- [DATA]:
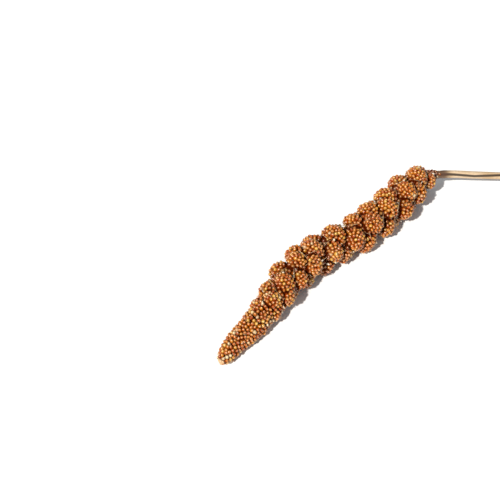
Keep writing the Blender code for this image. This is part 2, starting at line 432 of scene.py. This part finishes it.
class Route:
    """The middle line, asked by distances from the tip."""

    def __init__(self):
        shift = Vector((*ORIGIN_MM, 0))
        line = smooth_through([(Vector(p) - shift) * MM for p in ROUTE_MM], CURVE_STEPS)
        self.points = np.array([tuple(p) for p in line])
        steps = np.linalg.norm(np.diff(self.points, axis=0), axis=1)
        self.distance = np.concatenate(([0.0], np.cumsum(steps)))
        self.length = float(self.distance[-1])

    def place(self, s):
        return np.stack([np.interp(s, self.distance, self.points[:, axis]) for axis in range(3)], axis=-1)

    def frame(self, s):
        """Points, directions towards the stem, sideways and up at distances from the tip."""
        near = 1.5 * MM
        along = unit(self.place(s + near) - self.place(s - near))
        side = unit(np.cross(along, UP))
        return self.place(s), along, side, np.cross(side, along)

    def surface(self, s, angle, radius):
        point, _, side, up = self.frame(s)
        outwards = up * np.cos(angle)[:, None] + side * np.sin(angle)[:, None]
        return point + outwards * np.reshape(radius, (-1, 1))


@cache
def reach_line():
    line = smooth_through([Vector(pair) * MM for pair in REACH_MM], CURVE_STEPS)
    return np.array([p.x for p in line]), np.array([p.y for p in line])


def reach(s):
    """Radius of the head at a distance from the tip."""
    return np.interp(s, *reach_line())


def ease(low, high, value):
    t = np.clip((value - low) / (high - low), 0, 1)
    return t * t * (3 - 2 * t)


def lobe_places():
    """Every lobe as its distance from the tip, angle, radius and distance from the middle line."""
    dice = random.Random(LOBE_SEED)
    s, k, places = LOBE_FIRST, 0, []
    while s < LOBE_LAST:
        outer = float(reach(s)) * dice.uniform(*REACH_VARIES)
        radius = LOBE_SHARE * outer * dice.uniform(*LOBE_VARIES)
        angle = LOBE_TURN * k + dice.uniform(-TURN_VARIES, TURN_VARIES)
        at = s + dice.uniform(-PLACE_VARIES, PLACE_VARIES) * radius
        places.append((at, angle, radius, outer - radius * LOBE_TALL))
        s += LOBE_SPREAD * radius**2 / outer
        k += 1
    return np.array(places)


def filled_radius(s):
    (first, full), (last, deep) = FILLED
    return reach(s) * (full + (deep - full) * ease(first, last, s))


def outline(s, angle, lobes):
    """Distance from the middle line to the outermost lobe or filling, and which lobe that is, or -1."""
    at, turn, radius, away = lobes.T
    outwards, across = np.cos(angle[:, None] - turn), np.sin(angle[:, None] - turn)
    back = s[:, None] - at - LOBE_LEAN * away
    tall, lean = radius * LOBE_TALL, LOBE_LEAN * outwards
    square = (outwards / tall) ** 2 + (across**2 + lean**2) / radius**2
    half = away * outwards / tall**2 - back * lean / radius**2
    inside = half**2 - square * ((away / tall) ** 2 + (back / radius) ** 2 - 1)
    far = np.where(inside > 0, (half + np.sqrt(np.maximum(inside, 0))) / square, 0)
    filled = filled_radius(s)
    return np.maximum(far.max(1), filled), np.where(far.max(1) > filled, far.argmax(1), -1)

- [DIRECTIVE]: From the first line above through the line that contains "self.length = float(self.distance[-1])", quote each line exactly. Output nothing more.

- [RESULT BELOW]:
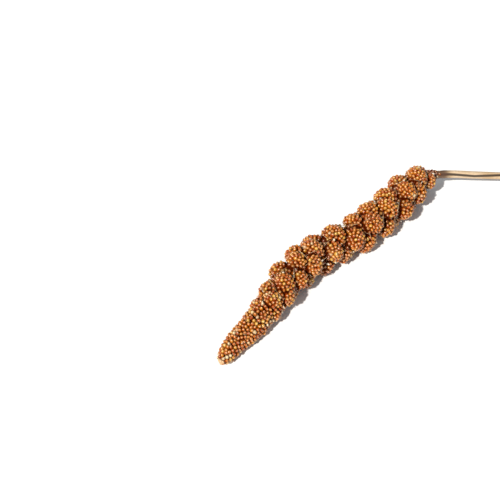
Keep writing the Blender code for this image. This is part 2, starting at line 432 of scene.py. This part finishes it.
class Route:
    """The middle line, asked by distances from the tip."""

    def __init__(self):
        shift = Vector((*ORIGIN_MM, 0))
        line = smooth_through([(Vector(p) - shift) * MM for p in ROUTE_MM], CURVE_STEPS)
        self.points = np.array([tuple(p) for p in line])
        steps = np.linalg.norm(np.diff(self.points, axis=0), axis=1)
        self.distance = np.concatenate(([0.0], np.cumsum(steps)))
        self.length = float(self.distance[-1])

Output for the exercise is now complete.